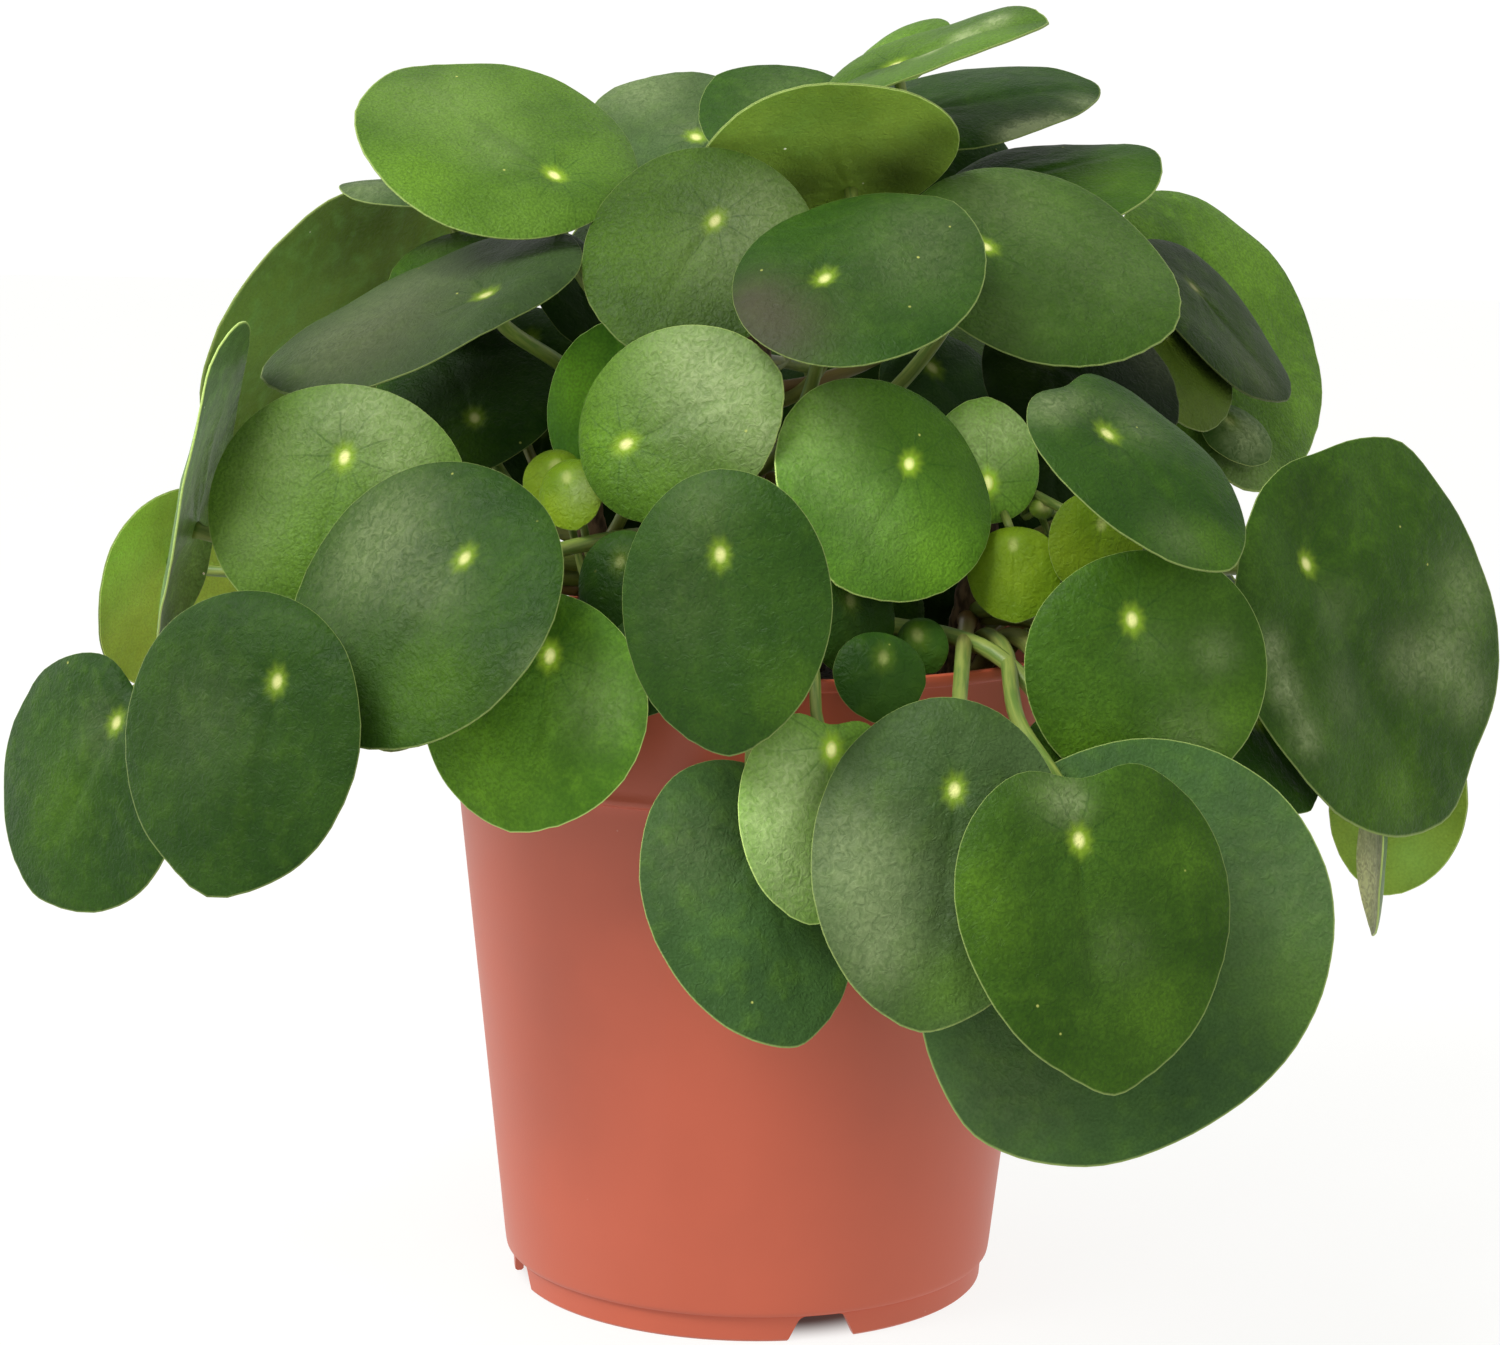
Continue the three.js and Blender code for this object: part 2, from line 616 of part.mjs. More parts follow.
/** The stalk's path, over the pot's rim where it has to, to the hub, which it meets from behind. */
function petiolePath(leaf, stem, rootHeight, sunk) {
  const hub = new THREE.Vector3(...leaf.hub);
  const { out } = bladeFrame(leaf);
  const radius = petioleRadius(leaf);
  const middle = stemAxis(stem, rootHeight);
  const away = new THREE.Vector3(hub.x - middle.x, hub.y - middle.y, 0).normalize();
  const stand = sunk ? 0 : stemRadius(stem, rootHeight) + TOUCH_GAP;
  const root = middle.clone().addScaledVector(away, stand);
  const span = hub.distanceTo(root);
  const rimTop = POT_HEIGHT + radius + RIM_CLEARANCE;
  const overRim = Math.hypot(hub.x, hub.y) > POT_RIM_RADIUS - 4 && hub.z < rimTop + HIGH_LEAF;
  const start = root.clone().addScaledVector(away, STALK_START);
  const via = (leaf.via ?? []).map((place) => new THREE.Vector3(...place));
  if (!overRim && via.length > 0) {
    const arrive = hub.clone().addScaledVector(out, -STALK_END);
    const route = [root, start, ...via, arrive, hub];
    return new THREE.CatmullRomCurve3(route, false, 'centripetal');
  }
  if (!overRim) {
    const leave = root.clone().addScaledVector(away, span * 0.3);
    const arrive = hub.clone().addScaledVector(out, -Math.min(30, span * 0.4));
    return new THREE.CubicBezierCurve3(root, leave, arrive, hub);
  }
  // The crest stands over the rim, where the stalk's plan line leaves the rim's circle.
  const b = root.x * away.x + root.y * away.y;
  const c = root.x ** 2 + root.y ** 2 - (POT_RIM_RADIUS + 1) ** 2;
  const reach = Math.min(-b + Math.sqrt(b * b - c), Math.hypot(hub.x - root.x, hub.y - root.y) - 6);
  const crest = root.clone().addScaledVector(away, reach);
  crest.z = Math.max(rimTop + (leaf.lift ?? 0), THREE.MathUtils.lerp(root.z, hub.z, 0.6));
  const rise = root.clone().lerp(crest, 0.5);
  rise.z = THREE.MathUtils.lerp(root.z, crest.z, 0.7) + 2;
  const arrive = hub.clone().addScaledVector(out, -STALK_END);
  arrive.z += Math.min(8, Math.max(0, crest.z - hub.z) * 0.4);
  const route = [root, start, rise, crest, ...via, arrive, hub];
  return new THREE.CatmullRomCurve3(route, false, 'centripetal');
}

/** A stalk as a closed tube along its path. */
function buildPetiole(leaf, path, steps) {
  const radius = petioleRadius(leaf);
  const section = new THREE.Shape();
  for (let i = 0; i < PETIOLE_SIDES; i += 1) {
    const angle = (i / PETIOLE_SIDES) * Math.PI * 2;
    const x = radius * Math.cos(angle);
    const y = radius * Math.sin(angle);
    if (i === 0) section.moveTo(x, y);
    else section.lineTo(x, y);
  }
  return new THREE.ExtrudeGeometry(section, { steps, extrudePath: path });
}

function buildLeaf(leaf, rootHeight) {
  const path = petiolePath(leaf, STEMS[leaf.stem], rootHeight, false);
  const stalk = buildPetiole(leaf, path, PETIOLE_STEPS);
  const solid = solidOf(buildBlade(leaf)).add(solidOf(stalk));
  return named(`leaf_${leaf.name}`, geometryOf(solid), GREEN[leaf.tone], 0.45);
}

/** A side shoot: its short stem, with the roots of its young leaves' stalks sunk into it. */
function buildShoot(shoot) {
  let solid = solidOf(stemGeometry(shoot, 6, 8));
  shoot.leaves.forEach((leaf, i) => {
    const low = shoot.base ?? SOIL_LEVEL;
    const height = THREE.MathUtils.lerp(low + 3, shoot.top[2], (i + 1) / shoot.leaves.length);
    const path = petiolePath(leaf, shoot, height, true);
    solid = solid.add(solidOf(buildBlade(leaf))).add(solidOf(buildPetiole(leaf, path, 5)));
  });
  return named(shoot.name, geometryOf(solid), GREEN.young, 0.45);
}

/** The height on its stem at which each leaf's stalk starts: leaves that reach higher start higher. */
function rootHeights(leaves) {
  const heights = new Map();
  for (const [name, stem] of Object.entries(STEMS)) {
    const own = leaves.filter((leaf) => leaf.stem === name);
    own.sort((a, b) => a.hub[2] - b.hub[2]);
    const low = SOIL_LEVEL + 8;
    const high = stem.top[2] - 2;
    own.forEach((leaf, i) => {
      heights.set(leaf, leaf.rootAt ?? THREE.MathUtils.lerp(low, high, i / (own.length - 1)));
    });
  }
  return heights;
}

// ---- the whole plant ----------------------------------------------------------------

const plant = new THREE.Group();
plant.add(buildPot(), buildSoil());
for (const [name, stem] of Object.entries(STEMS)) plant.add(buildStem(name, stem));
const heights = rootHeights(LEAVES);
for (const leaf of LEAVES) plant.add(buildLeaf(leaf, heights.get(leaf)));
for (const shoot of SHOOTS) plant.add(buildShoot(shoot));

export default plant;
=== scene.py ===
import math
import random
from functools import partial

import bmesh
import bpy
from bpy.props import FloatProperty, FloatVectorProperty, IntProperty, PointerProperty
from mathutils import Matrix, Vector, noise


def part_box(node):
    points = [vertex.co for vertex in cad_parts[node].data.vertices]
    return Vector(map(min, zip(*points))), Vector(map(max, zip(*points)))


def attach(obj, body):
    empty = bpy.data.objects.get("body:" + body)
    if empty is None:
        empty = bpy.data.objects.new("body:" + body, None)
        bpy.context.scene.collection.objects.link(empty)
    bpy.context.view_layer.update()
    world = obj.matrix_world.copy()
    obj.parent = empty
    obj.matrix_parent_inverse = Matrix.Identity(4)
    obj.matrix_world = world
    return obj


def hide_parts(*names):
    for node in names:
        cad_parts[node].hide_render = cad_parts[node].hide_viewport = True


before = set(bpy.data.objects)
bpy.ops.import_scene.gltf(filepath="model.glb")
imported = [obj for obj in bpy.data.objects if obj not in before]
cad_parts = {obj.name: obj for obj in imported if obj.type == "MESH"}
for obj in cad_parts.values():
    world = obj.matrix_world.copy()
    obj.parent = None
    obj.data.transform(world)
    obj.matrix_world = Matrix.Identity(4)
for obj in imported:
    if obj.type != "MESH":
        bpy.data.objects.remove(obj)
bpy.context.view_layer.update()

bl_info = {
    "name": "Potted Chinese Money Plant",
    "version": (1, 0, 0),
    "blender": (4, 5, 0),
    "location": "View3D > Sidebar > Money Plant",
    "description": "Builds a potted Chinese money plant, leaf by leaf, in its nursery pot",
    "category": "Add Mesh",
}

# ---- sizes, in millimetres unless a name says otherwise -------------------------------

MM = 0.001

POT_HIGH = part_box("pot")[1]
POT_HEIGHT = POT_HIGH.z / MM
RIM_RADIUS = POT_HIGH.x / MM
FOOT_RADIUS = 56.4
BODY_BOTTOM = 7.0
BODY_BOTTOM_RADIUS = 58.4
BODY_TOP_RADIUS = 71.0
BAND_BOTTOM = 125.0
WALL = 1.6
POT_SIDES = 144
POT_SHARP_ANGLE = math.radians(38)
FOOT_INNER_RADIUS = 54.4
POT_FLOOR = 8.0
NOTCH_AZIMUTHS = (18, 108, 198, 288)
NOTCH_TOP_WIDTH = 10.5
NOTCH_BOTTOM_WIDTH = 17.0
NOTCH_HEIGHT = 6.4
NOTCH_DEPTH = 12.0
NOTCH_ROUNDING = 1.3
DRAIN_HOLE_RADIUS = 5.0
DRAIN_HOLE_DISTANCE = 40.0

SOIL_LEVEL = 142.0
SOIL_LUMP = 1.6
SOIL_SIDES = 96
SOIL_RINGS = (70.8, 69, 67, 65, 62.5, *range(60, -1, -3))
CRUMB_SPREAD = 69.0
CRUMB_SIZES = (0.6, 2.0)
ROOT_DEPTH = 26.0
TOUCH_GAP = 0.3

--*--

Goal of the exercise ▸
Which lines contain "points"? Copy each of them out.

Exercise response ▸
    points = [vertex.co for vertex in cad_parts[node].data.vertices]
    return Vector(map(min, zip(*points))), Vector(map(max, zip(*points)))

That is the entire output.